Write out the listing in full, matching it word for word.

________

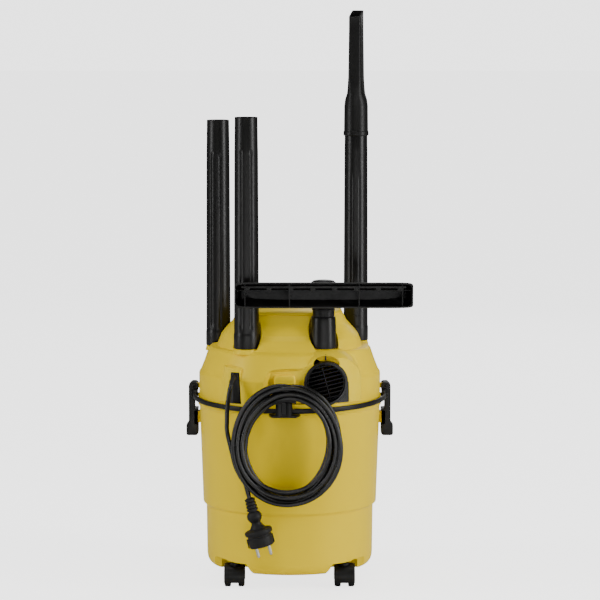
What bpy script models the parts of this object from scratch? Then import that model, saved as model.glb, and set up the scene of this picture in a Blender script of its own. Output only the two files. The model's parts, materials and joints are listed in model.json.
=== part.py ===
"""Small wet and dry drum vacuum cleaner on four casters, with its tools and its cord put away.

Metres, +Z up.  The origin is on the floor under the middle of the drum.  The back of the cleaner,
where the blower port and the cord are, faces -Y, and the hose inlet and the switch face +Y.
"""
import math

import bmesh
import bpy
import numpy as np
from mathutils import Euler, Matrix, Vector

GAP = 0.0003            # between pieces that touch
SLIP = 0.0004           # around a pin or a shaft that turns
BIG, MEDIUM, SMALL = 36, 18, 10     # sides of round pieces, by their size

# The two overall sizes.  Heights above the drum are measured from its rim, radii from the head's,
# and SPREAD moves what stands on the head and under the drum in and out with the head.
HEAD_R = 0.1397
DRUM_RIM_Z = 0.2805
SPREAD = HEAD_R / 0.1397

# drum
DRUM_BOTTOM = 0.025
DRUM_FOOT_R = HEAD_R - 0.0187
DRUM_LOW_R = HEAD_R - 0.0122
DRUM_STEP_Z = DRUM_BOTTOM + 0.093
DRUM_STEP_R = HEAD_R - 0.0092
DRUM_TOP_R = HEAD_R - 0.0002
DRUM_BEAD_R = HEAD_R + 0.0015
DRUM_BEAD_H = 0.008
DRUM_WALL = 0.0026
DRUM_LIP_R = HEAD_R - 0.0057
INLET_Z = DRUM_RIM_Z - 0.0755
INLET_R = 0.024
INLET_BORE_R = INLET_R - 0.0062
INLET_FLANGE_R = INLET_R + 0.009

# casters
CASTER_X = 0.084 * SPREAD
CASTER_Y = 0.086 * SPREAD
WHEEL_R = 0.0165
CASTER_TRAIL = 0.007
WHEEL_W = 0.0098
CASTER_W = 0.032
WHEEL_ROOM = 0.0008     # between a wheel and its hood
HOOD_WALL = 0.0024
STEM_R = 0.0042
STEM_LENGTH = 0.020
AXLE_R = 0.0028

# head
HEAD_LIP_Z = DRUM_RIM_Z + 0.0420
LEDGE_Z = DRUM_RIM_Z + 0.0840
HEAD_TOP_Z = DRUM_RIM_Z + 0.1395
HEAD_WALL = 0.0028
HEAD_SEGMENTS = 32
TRAY_WALL = 0.0026
SCREW_R = 0.0018
SCREW_CIRCLE = HEAD_R - 0.0187
SEAL_H = 0.0029
TRAY_TOP = DRUM_RIM_Z + SEAL_H + 0.0022

# tools put away on the head
TUBE_LENGTH = 0.350
TUBE_TOP_R = 0.0172
TUBE_FOOT_R = TUBE_TOP_R + 0.0023
TUBE_WALL = 0.0018
TUBE_1_AT = (-0.1110 * SPREAD, 0.0460 * SPREAD, LEDGE_Z - 0.0065)
TUBE_2_AT = (-0.0650 * SPREAD, -0.0860 * SPREAD, LEDGE_Z + 0.0038)
TUBE_3_AT = (0.1030 * SPREAD, 0.0600 * SPREAD, LEDGE_Z - 0.0005)
NOZZLE_AT = (0.0515 * SPREAD, -0.0860 * SPREAD, LEDGE_Z + 0.0043)
CUFF_LENGTH = 0.048
CUFF_R = TUBE_FOOT_R + 0.0003
NICHE_R = TUBE_FOOT_R + 0.0033
NICHE_DROP = 0.0012
PEG_R = TUBE_TOP_R - 0.0037
PEG_H = 0.026
CREVICE_LENGTH = 0.190
CREVICE_SOCKET = 0.052
CREVICE_SOCKET_R = TUBE_TOP_R + 0.0024
CREVICE_OVERLAP = 0.031
CREVICE_TURN = math.radians(-10)
BLADE_W = 0.0165
BLADE_D = 0.036
NOZZLE_W = 0.264
NOZZLE_H = 0.0385
NOZZLE_DEPTH = 0.029
NOZZLE_FACE_Y = NOZZLE_AT[1] - 0.0525
NOZZLE_Z = NOZZLE_AT[2] + 0.0852
NOZZLE_WALL = 0.0022

# bail handle and latches
PIVOT_Z = DRUM_RIM_Z + 0.0055
BAIL_R = HEAD_R + 0.0078
BAIL_T = 0.0040
BAIL_H = 0.0070
BAIL_REST = math.radians(2.3)
BAIL_ROOM = 0.0012      # inside the strap, for what it swings past
BAIL_FLATTEN = 0.97     # of its reach to the back, seen from above, at the end of its swing
PIVOT_R = 0.0030
EYE_R = PIVOT_R + 0.0040
EYE_IN = HEAD_R + 0.0021
LATCH_Y = (0.010, 0.040)
LATCH_HINGE = (HEAD_R + 0.0083, DRUM_RIM_Z + 0.0165)
LATCH_PIN_R = 0.0020
KNUCKLE_R = 0.0042
LATCH_TOP_Z = DRUM_RIM_Z + 0.0225
LATCH_FOOT_Z = DRUM_RIM_Z - 0.0605
LATCH_OUT = HEAD_R + 0.0169
LATCH_STEP_OUT = HEAD_R + 0.0208
LATCH_BAR = 0.0095
LUG_Z = (DRUM_RIM_Z - 0.0410, DRUM_RIM_Z - 0.0235)
LUG_OUT = HEAD_R + 0.0053

# blower port, gland, cord hook, switch
PORT_AT = (0.0553 * SPREAD, DRUM_RIM_Z + 0.0385)
PORT_R = 0.0330
PORT_BORE_R = PORT_R - 0.0038
PORT_FACE_Y = -HEAD_R + 0.0097
PORT_LENGTH = 0.034
GLAND_X = -0.0845 * SPREAD
GLAND_Z = DRUM_RIM_Z + 0.0325
GLAND_EXIT_Z = GLAND_Z + 0.0145
HOOK_X = -0.0080
HOOK_W = 0.037
PRONG_R = 0.0048
PRONG_Y = -HEAD_R - 0.0173
SWITCH_Z = DRUM_RIM_Z + 0.0325
SWITCH_SHAFT_R = 0.0045
SWITCH_REACH = 0.0140   # of the shaft's end inside the head's wall
KNOB_R = 0.0190
KNOB_H = 0.0140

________

_OUTPUT OF THE EXERCISE:_
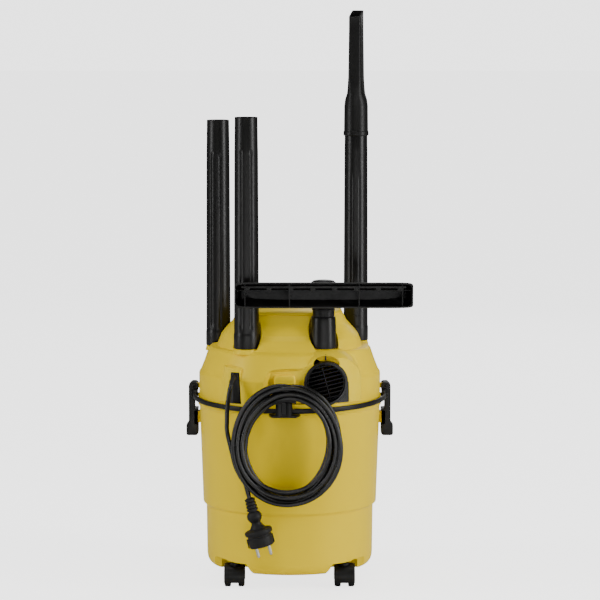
What bpy script models the parts of this object from scratch? Then import that model, saved as model.glb, and set up the scene of this picture in a Blender script of its own. Output only the two files. The model's parts, materials and joints are listed in model.json.
=== part.py ===
"""Small wet and dry drum vacuum cleaner on four casters, with its tools and its cord put away.

Metres, +Z up.  The origin is on the floor under the middle of the drum.  The back of the cleaner,
where the blower port and the cord are, faces -Y, and the hose inlet and the switch face +Y.
"""
import math

import bmesh
import bpy
import numpy as np
from mathutils import Euler, Matrix, Vector

GAP = 0.0003            # between pieces that touch
SLIP = 0.0004           # around a pin or a shaft that turns
BIG, MEDIUM, SMALL = 36, 18, 10     # sides of round pieces, by their size

# The two overall sizes.  Heights above the drum are measured from its rim, radii from the head's,
# and SPREAD moves what stands on the head and under the drum in and out with the head.
HEAD_R = 0.1397
DRUM_RIM_Z = 0.2805
SPREAD = HEAD_R / 0.1397

# drum
DRUM_BOTTOM = 0.025
DRUM_FOOT_R = HEAD_R - 0.0187
DRUM_LOW_R = HEAD_R - 0.0122
DRUM_STEP_Z = DRUM_BOTTOM + 0.093
DRUM_STEP_R = HEAD_R - 0.0092
DRUM_TOP_R = HEAD_R - 0.0002
DRUM_BEAD_R = HEAD_R + 0.0015
DRUM_BEAD_H = 0.008
DRUM_WALL = 0.0026
DRUM_LIP_R = HEAD_R - 0.0057
INLET_Z = DRUM_RIM_Z - 0.0755
INLET_R = 0.024
INLET_BORE_R = INLET_R - 0.0062
INLET_FLANGE_R = INLET_R + 0.009

# casters
CASTER_X = 0.084 * SPREAD
CASTER_Y = 0.086 * SPREAD
WHEEL_R = 0.0165
CASTER_TRAIL = 0.007
WHEEL_W = 0.0098
CASTER_W = 0.032
WHEEL_ROOM = 0.0008     # between a wheel and its hood
HOOD_WALL = 0.0024
STEM_R = 0.0042
STEM_LENGTH = 0.020
AXLE_R = 0.0028

# head
HEAD_LIP_Z = DRUM_RIM_Z + 0.0420
LEDGE_Z = DRUM_RIM_Z + 0.0840
HEAD_TOP_Z = DRUM_RIM_Z + 0.1395
HEAD_WALL = 0.0028
HEAD_SEGMENTS = 32
TRAY_WALL = 0.0026
SCREW_R = 0.0018
SCREW_CIRCLE = HEAD_R - 0.0187
SEAL_H = 0.0029
TRAY_TOP = DRUM_RIM_Z + SEAL_H + 0.0022

# tools put away on the head
TUBE_LENGTH = 0.350
TUBE_TOP_R = 0.0172
TUBE_FOOT_R = TUBE_TOP_R + 0.0023
TUBE_WALL = 0.0018
TUBE_1_AT = (-0.1110 * SPREAD, 0.0460 * SPREAD, LEDGE_Z - 0.0065)
TUBE_2_AT = (-0.0650 * SPREAD, -0.0860 * SPREAD, LEDGE_Z + 0.0038)
TUBE_3_AT = (0.1030 * SPREAD, 0.0600 * SPREAD, LEDGE_Z - 0.0005)
NOZZLE_AT = (0.0515 * SPREAD, -0.0860 * SPREAD, LEDGE_Z + 0.0043)
CUFF_LENGTH = 0.048
CUFF_R = TUBE_FOOT_R + 0.0003
NICHE_R = TUBE_FOOT_R + 0.0033
NICHE_DROP = 0.0012
PEG_R = TUBE_TOP_R - 0.0037
PEG_H = 0.026
CREVICE_LENGTH = 0.190
CREVICE_SOCKET = 0.052
CREVICE_SOCKET_R = TUBE_TOP_R + 0.0024
CREVICE_OVERLAP = 0.031
CREVICE_TURN = math.radians(-10)
BLADE_W = 0.0165
BLADE_D = 0.036
NOZZLE_W = 0.264
NOZZLE_H = 0.0385
NOZZLE_DEPTH = 0.029
NOZZLE_FACE_Y = NOZZLE_AT[1] - 0.0525
NOZZLE_Z = NOZZLE_AT[2] + 0.0852
NOZZLE_WALL = 0.0022

# bail handle and latches
PIVOT_Z = DRUM_RIM_Z + 0.0055
BAIL_R = HEAD_R + 0.0078
BAIL_T = 0.0040
BAIL_H = 0.0070
BAIL_REST = math.radians(2.3)
BAIL_ROOM = 0.0012      # inside the strap, for what it swings past
BAIL_FLATTEN = 0.97     # of its reach to the back, seen from above, at the end of its swing
PIVOT_R = 0.0030
EYE_R = PIVOT_R + 0.0040
EYE_IN = HEAD_R + 0.0021
LATCH_Y = (0.010, 0.040)
LATCH_HINGE = (HEAD_R + 0.0083, DRUM_RIM_Z + 0.0165)
LATCH_PIN_R = 0.0020
KNUCKLE_R = 0.0042
LATCH_TOP_Z = DRUM_RIM_Z + 0.0225
LATCH_FOOT_Z = DRUM_RIM_Z - 0.0605
LATCH_OUT = HEAD_R + 0.0169
LATCH_STEP_OUT = HEAD_R + 0.0208
LATCH_BAR = 0.0095
LUG_Z = (DRUM_RIM_Z - 0.0410, DRUM_RIM_Z - 0.0235)
LUG_OUT = HEAD_R + 0.0053

# blower port, gland, cord hook, switch
PORT_AT = (0.0553 * SPREAD, DRUM_RIM_Z + 0.0385)
PORT_R = 0.0330
PORT_BORE_R = PORT_R - 0.0038
PORT_FACE_Y = -HEAD_R + 0.0097
PORT_LENGTH = 0.034
GLAND_X = -0.0845 * SPREAD
GLAND_Z = DRUM_RIM_Z + 0.0325
GLAND_EXIT_Z = GLAND_Z + 0.0145
HOOK_X = -0.0080
HOOK_W = 0.037
PRONG_R = 0.0048
PRONG_Y = -HEAD_R - 0.0173
SWITCH_Z = DRUM_RIM_Z + 0.0325
SWITCH_SHAFT_R = 0.0045
SWITCH_REACH = 0.0140   # of the shaft's end inside the head's wall
KNOB_R = 0.0190
KNOB_H = 0.0140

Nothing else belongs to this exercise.